Description of the task. Reproduce verbatim the lines up to and including the one with "return item", starting from the first.

Given information.

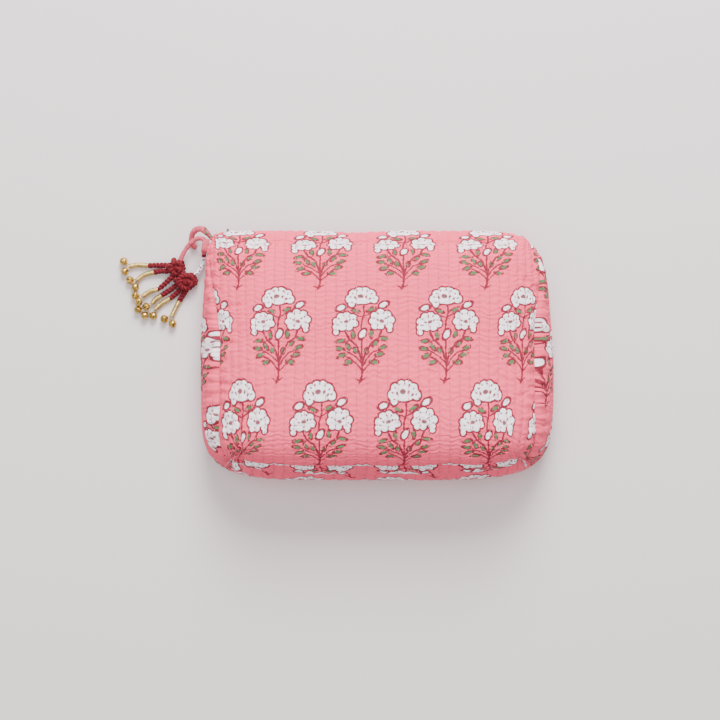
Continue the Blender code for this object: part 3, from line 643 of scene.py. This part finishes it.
def add_tube(target, points, radii, sides=10, flat=1.0):
    """Adds a capped tube to a bmesh, with cloth coordinates round and along it."""
    layer = target.loops.layers.uv.verify()
    _, first, second = route_frames(points)
    radii = np.broadcast_to(radii, len(points))
    lengths = np.concatenate([[0.0], np.cumsum(np.linalg.norm(np.diff(points, axis=0), axis=1))])
    rings = []
    for center, one, two, radius in zip(points, first, second, radii):
        rings.append([target.verts.new(center + radius * (math.cos(2 * math.pi * k / sides) * one
                                                          + flat * math.sin(2 * math.pi * k / sides) * two))
                      for k in range(sides)])
    for index in range(len(rings) - 1):
        for k in range(sides):
            face = target.faces.new((rings[index][k], rings[index][(k + 1) % sides],
                                     rings[index + 1][(k + 1) % sides], rings[index + 1][k]))
            around = 2 * math.pi * radii[index] / sides
            spots = ((k, index), (k + 1, index), (k + 1, index + 1), (k, index + 1))
            for loop, (turn, row) in zip(face.loops, spots):
                loop[layer].uv = (turn * around, lengths[row])
            face.smooth = True
    target.faces.new(rings[0][::-1])
    target.faces.new(rings[-1])


def new_object(name, source, material):
    mesh = bpy.data.meshes.new(name)
    bmesh.ops.recalc_face_normals(source, faces=source.faces)
    source.to_mesh(mesh)
    source.free()
    mesh.materials.append(material)
    item = bpy.data.objects.new(name, mesh)
    bpy.context.scene.collection.objects.link(item)
    return item


def rope(name, points, ply_radius, offset, twist, plies, material):
    """Twisted yarn of several plies round one centre line."""
    solid = bmesh.new()
    _, first, second = route_frames(points)
    lengths = np.concatenate([[0.0], np.cumsum(np.linalg.norm(np.diff(points, axis=0), axis=1))])
    offset = np.broadcast_to(offset, len(points))[:, None]
    for ply in range(plies):
        turn = 2 * math.pi * (lengths / twist + ply / plies)
        path = points + offset * (np.cos(turn)[:, None] * first + np.sin(turn)[:, None] * second)
        path[:, 2] = np.maximum(path[:, 2], ply_radius)
        add_tube(solid, path, ply_radius, 8)
    return new_object(name, solid, material)


# --- repeated pieces: one Geometry Nodes tree ----------------------------------------------

def repeat_tree():
    """Puts one piece on every point, turned by the points' forward and upward directions."""
    tree = bpy.data.node_groups.get("Pouch repeat")
    if tree:
        return tree
    tree = bpy.data.node_groups.new("Pouch repeat", "GeometryNodeTree")
    tree.interface.new_socket("Geometry", in_out="INPUT", socket_type="NodeSocketGeometry")
    tree.interface.new_socket("Piece", in_out="INPUT", socket_type="NodeSocketObject")
    tree.interface.new_socket("Scale", in_out="INPUT", socket_type="NodeSocketFloat").default_value = 1.0
    tree.interface.new_socket("Material", in_out="INPUT", socket_type="NodeSocketMaterial")
    tree.interface.new_socket("Geometry", in_out="OUTPUT", socket_type="NodeSocketGeometry")

    def node(kind, **settings):
        made = tree.nodes.new(kind)
        for key, setting in settings.items():
            setattr(made, key, setting)
        return made

    def direction(attribute):
        made = node("GeometryNodeInputNamedAttribute", data_type="FLOAT_VECTOR")
        made.inputs["Name"].default_value = attribute
        return made.outputs["Attribute"]

    link = tree.links.new
    start, end = node("NodeGroupInput"), node("NodeGroupOutput")
    piece = node("GeometryNodeObjectInfo", transform_space="ORIGINAL")
    link(start.outputs["Piece"], piece.inputs["Object"])
    ahead = node("FunctionNodeAlignRotationToVector", axis="X")
    link(direction("forward"), ahead.inputs["Vector"])
    upright = node("FunctionNodeAlignRotationToVector", axis="Z", pivot_axis="X")
    link(ahead.outputs["Rotation"], upright.inputs["Rotation"])
    link(direction("upward"), upright.inputs["Vector"])
    placed = node("GeometryNodeInstanceOnPoints")
    link(start.outputs["Geometry"], placed.inputs["Points"])
    link(piece.outputs["Geometry"], placed.inputs["Instance"])
    link(upright.outputs["Rotation"], placed.inputs["Rotation"])
    link(start.outputs["Scale"], placed.inputs["Scale"])
    real = node("GeometryNodeRealizeInstances")
    link(placed.outputs["Instances"], real.inputs["Geometry"])
    painted = node("GeometryNodeSetMaterial")
    link(real.outputs["Geometry"], painted.inputs["Geometry"])
    link(start.outputs["Material"], painted.inputs["Material"])
    link(painted.outputs["Geometry"], end.inputs["Geometry"])
    return tree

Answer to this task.
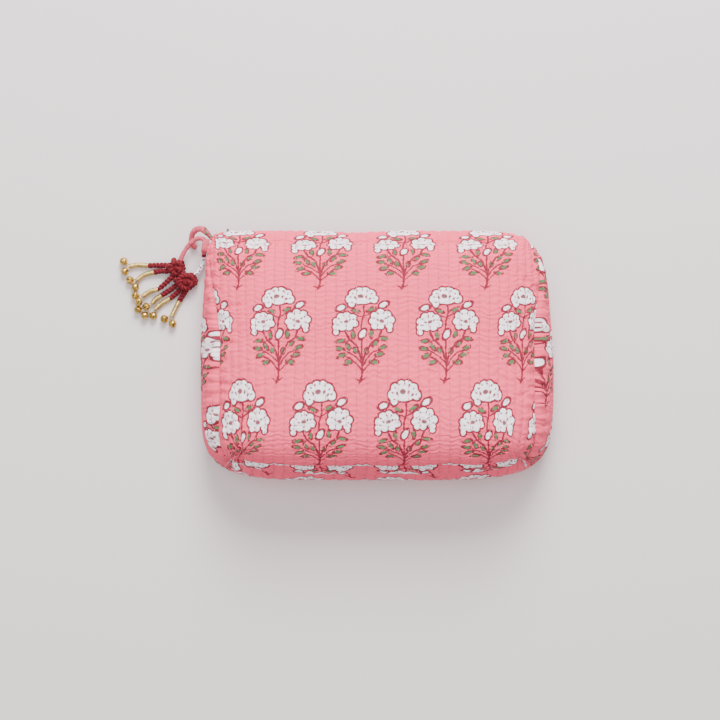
Continue the Blender code for this object: part 3, from line 643 of scene.py. This part finishes it.
def add_tube(target, points, radii, sides=10, flat=1.0):
    """Adds a capped tube to a bmesh, with cloth coordinates round and along it."""
    layer = target.loops.layers.uv.verify()
    _, first, second = route_frames(points)
    radii = np.broadcast_to(radii, len(points))
    lengths = np.concatenate([[0.0], np.cumsum(np.linalg.norm(np.diff(points, axis=0), axis=1))])
    rings = []
    for center, one, two, radius in zip(points, first, second, radii):
        rings.append([target.verts.new(center + radius * (math.cos(2 * math.pi * k / sides) * one
                                                          + flat * math.sin(2 * math.pi * k / sides) * two))
                      for k in range(sides)])
    for index in range(len(rings) - 1):
        for k in range(sides):
            face = target.faces.new((rings[index][k], rings[index][(k + 1) % sides],
                                     rings[index + 1][(k + 1) % sides], rings[index + 1][k]))
            around = 2 * math.pi * radii[index] / sides
            spots = ((k, index), (k + 1, index), (k + 1, index + 1), (k, index + 1))
            for loop, (turn, row) in zip(face.loops, spots):
                loop[layer].uv = (turn * around, lengths[row])
            face.smooth = True
    target.faces.new(rings[0][::-1])
    target.faces.new(rings[-1])


def new_object(name, source, material):
    mesh = bpy.data.meshes.new(name)
    bmesh.ops.recalc_face_normals(source, faces=source.faces)
    source.to_mesh(mesh)
    source.free()
    mesh.materials.append(material)
    item = bpy.data.objects.new(name, mesh)
    bpy.context.scene.collection.objects.link(item)
    return item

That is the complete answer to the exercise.